Graphene-based polymer composites in thermal management: materials, structures and applications

Abstract

Graphene, with its high thermal conductivity (k), excellent mechanical properties, and thermal stability, is an ideal filler for developing advanced high k and heat dissipation materials. However, creating graphene-based polymer nanocomposites (GPNs) with high k remains a significant challenge to meet the demand for efficient heat dissipation. Here, the effects of graphene material and structure on thermal properties are investigated from both microscopic and macroscopic perspectives. Initially, it briefly introduces the influence of graphene structural parameters on its intrinsic k, along with summarizing methods to adjust these parameters. Various techniques for establishing different thermal conductivity pathways at the macroscopic scale (including filler hybridization, 3D networks, horizontal alignment, and vertical alignment) are reviewed, along with their respective advantages and disadvantages.

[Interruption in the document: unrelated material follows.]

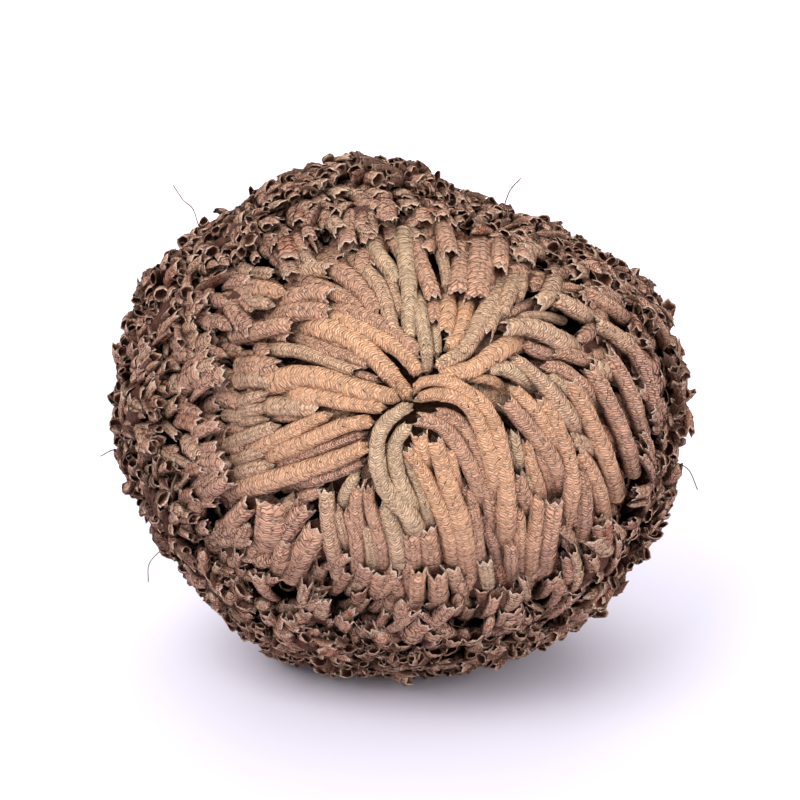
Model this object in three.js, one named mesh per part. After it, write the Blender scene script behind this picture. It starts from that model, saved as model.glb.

Furthermore, we discuss the applications of GPNs as thermal interface materials (TIMs), phase change materials (PCMs), and smart responsive thermal management materials in the field of thermal management. Finally, the current challenges and future perspectives of GPN research are discussed. This review offers researchers a comprehensive overview of recent advancements in GPNs for thermal management and guidance for developing the next generation of thermally conductive polymer composites.